Task directions: Begin at the line containing "hoop_tube();" and stop at the line containing "obj.parent = empty"; copy those lines exactly, ends included, and nothing else.

--- begin Dataset extract ---

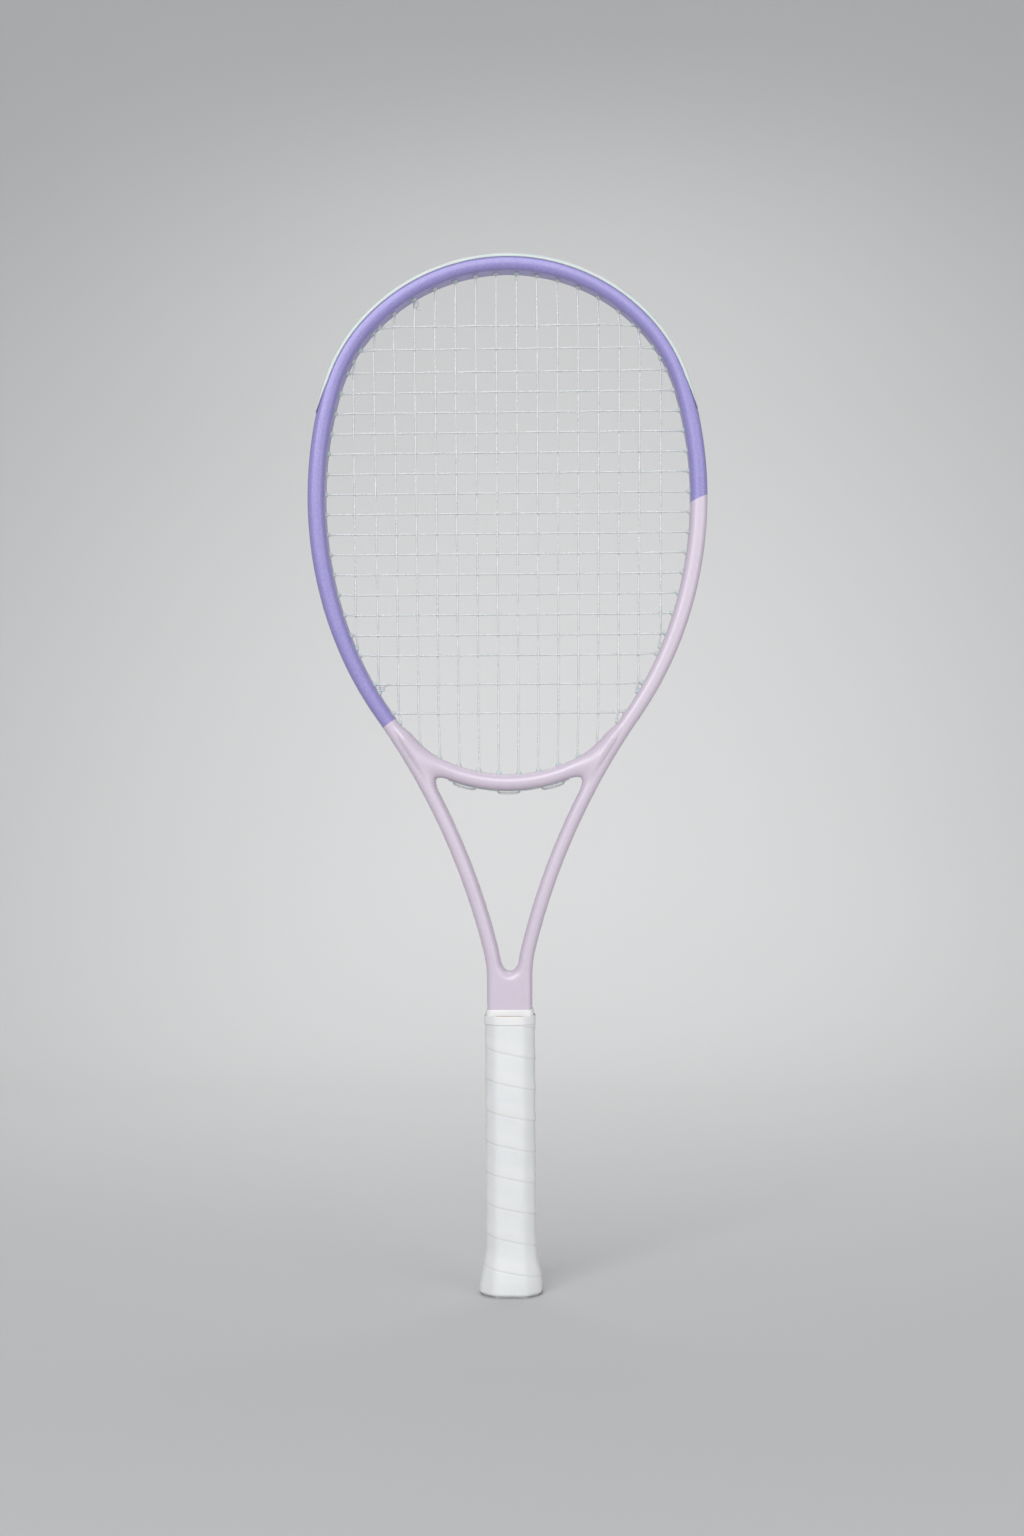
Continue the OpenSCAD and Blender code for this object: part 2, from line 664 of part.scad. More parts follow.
// The staples' backs lie this deep in the butt cap's rim.
staple_sink = 0.8;
staple_back_t = 0.8;
staple_z = cap_h - 3.5;
tack_z = 5;
tack_r = 2.4;
tack_t = 0.5;
tack_shank = 5;
module pallet(side) {
    color([0.72, 0.66, 0.5])
    difference() {
        union() {
            eight_bar(0, cap_h + seat_gap, pallet_top_z);
            eight_bar(-cap_wall - seat_gap, pallet_low_z, cap_h + seat_gap);
        }
        translate([0, 0, pallet_low_z - 1])
            linear_extrude(height = pallet_top_z)
            polygon(rounded(-tail_w / 2 - seat_gap, tail_w / 2 + seat_gap, tail_d + 2 * seat_gap, cavity_corner));
        translate([-pallet_w, side > 0 ? seat_gap / 2 - pallet_d : -seat_gap / 2, 0])
            cube([2 * pallet_w, pallet_d, pallet_top_z + 1]);
        staple_cuts();
    }
}
module pallet_front() {
    pallet(-1);
}
module pallet_back() {
    pallet(1);
}
module handle_foam() {
    foam_l = 90;
    color([0.9, 0.86, 0.7])
    translate([0, 0, tail_low_z + 8])
        linear_extrude(height = foam_l)
        polygon(rounded(wall + seat_gap - tail_w / 2, tail_w / 2 - wall - seat_gap,
            tail_d - 2 * wall - 2 * seat_gap, 1));
}
wrap_low_z = 1.6;
wrap_top_z = pallet_top_z;
wrap_levels = concat([[wrap_low_z, 0]], [for (q = cap_profile) if (q[0] > wrap_low_z) q],
    [[wrap_top_z, -flare]]);
module wrap(from, thick) {
    difference() {
        skin([for (q = wrap_levels) level(eight(flare + q[1] + from + thick), q[0])]);
        skin([for (q = wrap_levels)
            level(eight(flare + q[1] + from),
                q[0] + (q[0] == wrap_low_z ? -0.5 : q[0] == wrap_top_z ? 0.5 : 0))]);
    }
}
module base_grip() {
    color([0.2, 0.2, 0.22])
    difference() {
        wrap(seat_gap, base_grip_t);
        translate([0, 0, tack_z])
            rotate([0, 90, 0])
            cylinder(r = tack_r + seat_gap, h = 2 * pallet_w);
    }
}
overgrip_from = 2 * seat_gap + base_grip_t;
module overgrip() {
    color([0.9, 0.9, 0.91]) wrap(overgrip_from, overgrip_t);
}
tape_t = 0.25;
module finishing_tape() {
    tape_h = 6;
    from = overgrip_from + overgrip_t + seat_gap;
    color([0.93, 0.93, 0.94])
    difference() {
        eight_bar(from + tape_t, wrap_top_z - tape_h, wrap_top_z);
        eight_bar(from, wrap_top_z - tape_h - 1, wrap_top_z + 1);
    }
}
module grip_collar() {
    collar_h = 4;
    collar_t = 0.5;
    color([0.95, 0.95, 0.95])
    translate([0, 0, wrap_top_z + seat_gap])
        linear_extrude(height = collar_h)
        difference() {
            polygon(rounded(-shaft_w / 2 - seat_gap - collar_t, shaft_w / 2 + seat_gap + collar_t,
                shaft_d + 2 * seat_gap + 2 * collar_t, shaft_corner));
            polygon(rounded(-shaft_w / 2 - seat_gap, shaft_w / 2 + seat_gap, shaft_d + 2 * seat_gap,
                shaft_corner));
        }
}

// ---------- butt cap ----------
door_low_z = 0.5;
pin_z = door_low_z + door_t / 2;
pin_y = door_l / 2;
pin_play = 0.06;
pin_seat = 2.4;
lip = 0.9;
module butt_cap() {
    hole_y0 = pin_y - door_l - door_gap;
    hole_y1 = pin_y + door_t / 2 + door_gap;
    color([0.92, 0.92, 0.93])
    difference() {
        cap_outer();
        eight_bar(-cap_wall, floor_t, cap_h + 1);
        translate([-door_w / 2 - door_gap, hole_y0, -1])
            cube([door_w + 2 * door_gap, hole_y1 - hole_y0, 1 + door_low_z + door_t + door_gap / 2]);
        translate([lip - door_w / 2, hole_y0 + lip + door_gap, 0])
            cube([door_w - 2 * lip, hole_y1 - hole_y0 - 2 * lip - 2 * door_gap, floor_t + 1]);
        translate([0, pin_y, pin_z])
            rotate([0, 90, 0])
            cylinder(r = pin_dia / 2 + 0.02, h = door_w + 2 * pin_seat + 0.2, center = true);
        translate([0, hole_y0, -0.01])
            cylinder(r = 2.4, h = 1.2);
        staple_cuts();
        translate([0, 0, tack_z])
            rotate([0, 90, 0])
            cylinder(r = 0.5 + seat_gap, h = 2 * pallet_w, $fn = 24);
    }
}
module trap_door() {
    color([0.85, 0.85, 0.86])
    difference() {
        union() {
            translate([-door_w / 2, pin_y - door_l, door_low_z])
                cube([door_w, door_l, door_t]);
            translate([0, pin_y, pin_z])
                rotate([0, 90, 0])
                cylinder(r = door_t / 2, h = door_w, center = true);
        }
        translate([0, pin_y, pin_z])
            rotate([0, 90, 0])
            cylinder(r = pin_dia / 2 + pin_play, h = door_w + 2, center = true);
    }
}
module trap_door_pin() {
    color([0.7, 0.7, 0.72])
    translate([0, pin_y, pin_z])
        rotate([0, 90, 0])
        cylinder(r = pin_dia / 2, h = door_w + 2 * pin_seat, center = true);
}
module cap_staples() {
    color([0.75, 0.75, 0.77])
    for (side = [-1, 1]) {
        for (x = [-staple_w / 2, staple_w / 2])
            translate([x, side * (pallet_d / 2 - staple_sink / 2), staple_z])
                rotate([side * 90, 0, 0])
                cylinder(r = staple_wire / 2, h = staple_leg, $fn = 24);
        translate([0, side * (pallet_d / 2 + staple_back_t / 2 + seat_gap - staple_sink), staple_z])
            cube([staple_w + staple_wire, staple_back_t, staple_wire], center = true);
    }
}
module grip_tack() {
    out = pallet_w / 2 + flare + seat_gap;
    color([0.72, 0.72, 0.74]) {
        translate([out + 0.2, 0, tack_z])
            rotate([0, 90, 0])
            cylinder(r = tack_r, h = tack_t);
        translate([out + 0.2 - tack_shank, 0, tack_z])
            rotate([0, 90, 0])
            cylinder(r = 0.5, h = tack_shank, $fn = 24);
    }
}

hoop_tube();
throat_arm_left();
throat_arm_right();
throat_bridge();
shaft();
bumper_guard();
grommet_strip_left();
grommet_strip_right();
throat_grommet_strip();
main_string();
cross_string();
pallet_front();
pallet_back();
handle_foam();
base_grip();
overgrip();
finishing_tape();
grip_collar();
butt_cap();
trap_door();
trap_door_pin();
cap_staples();
grip_tack();
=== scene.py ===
# %% [markdown]
# # A tennis racket
# A racket is a hollow moulded frame, a bed of woven strings held by plastic grommets, and a handle:
# two foam halves, a cushioned grip and a thin tape wound over it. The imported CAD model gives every
# size, and this script gives each piece its finished surface. Everything is in metres, with the butt
# end's middle at the origin, +Z up the handle, X across the face and Y through the frame.

import bmesh
import bpy
import numpy as np
from mathutils import Matrix, Vector


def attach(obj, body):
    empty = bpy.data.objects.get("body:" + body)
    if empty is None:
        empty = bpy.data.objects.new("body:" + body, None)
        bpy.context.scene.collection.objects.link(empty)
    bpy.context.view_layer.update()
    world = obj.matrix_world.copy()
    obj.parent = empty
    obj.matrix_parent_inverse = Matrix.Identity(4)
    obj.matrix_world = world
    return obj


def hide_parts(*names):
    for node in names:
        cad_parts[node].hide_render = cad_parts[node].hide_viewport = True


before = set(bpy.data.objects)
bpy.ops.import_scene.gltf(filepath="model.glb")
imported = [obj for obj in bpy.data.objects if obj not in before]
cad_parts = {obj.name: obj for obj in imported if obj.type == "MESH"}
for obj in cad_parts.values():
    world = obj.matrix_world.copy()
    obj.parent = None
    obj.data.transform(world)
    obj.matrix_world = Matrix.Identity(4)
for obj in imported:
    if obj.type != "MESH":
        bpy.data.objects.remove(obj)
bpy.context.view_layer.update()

# %% [markdown]
# ## Camera, floor and light
# The racket stands on its butt end on a pale sweep: a floor that curves up into a wall, so that no
# horizon shows. The camera looks level at the middle of the racket from the front. One big soft light
# stands high on the left, a weaker one fills the right, and the wall gets a light of its own, because
# that makes its middle brighter than its corners.

# %% Camera
MM = 0.001
scene = bpy.context.scene
scene.view_settings.view_transform = "Standard"
scene.render.film_transparent = False


def look_at(thing, target, roll=0.0):
    """Turns a camera or light so that its own -Z points at the target, then rolls it about that line."""
    way = Vector(target) - thing.location
    turn = way.to_track_quat("-Z", "Y").to_matrix() @ Matrix.Rotation(roll, 3, "Z")
    thing.rotation_euler = turn.to_euler()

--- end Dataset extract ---

Result of this task:
hoop_tube();
throat_arm_left();
throat_arm_right();
throat_bridge();
shaft();
bumper_guard();
grommet_strip_left();
grommet_strip_right();
throat_grommet_strip();
main_string();
cross_string();
pallet_front();
pallet_back();
handle_foam();
base_grip();
overgrip();
finishing_tape();
grip_collar();
butt_cap();
trap_door();
trap_door_pin();
cap_staples();
grip_tack();
=== scene.py ===
# %% [markdown]
# # A tennis racket
# A racket is a hollow moulded frame, a bed of woven strings held by plastic grommets, and a handle:
# two foam halves, a cushioned grip and a thin tape wound over it. The imported CAD model gives every
# size, and this script gives each piece its finished surface. Everything is in metres, with the butt
# end's middle at the origin, +Z up the handle, X across the face and Y through the frame.

import bmesh
import bpy
import numpy as np
from mathutils import Matrix, Vector


def attach(obj, body):
    empty = bpy.data.objects.get("body:" + body)
    if empty is None:
        empty = bpy.data.objects.new("body:" + body, None)
        bpy.context.scene.collection.objects.link(empty)
    bpy.context.view_layer.update()
    world = obj.matrix_world.copy()
    obj.parent = empty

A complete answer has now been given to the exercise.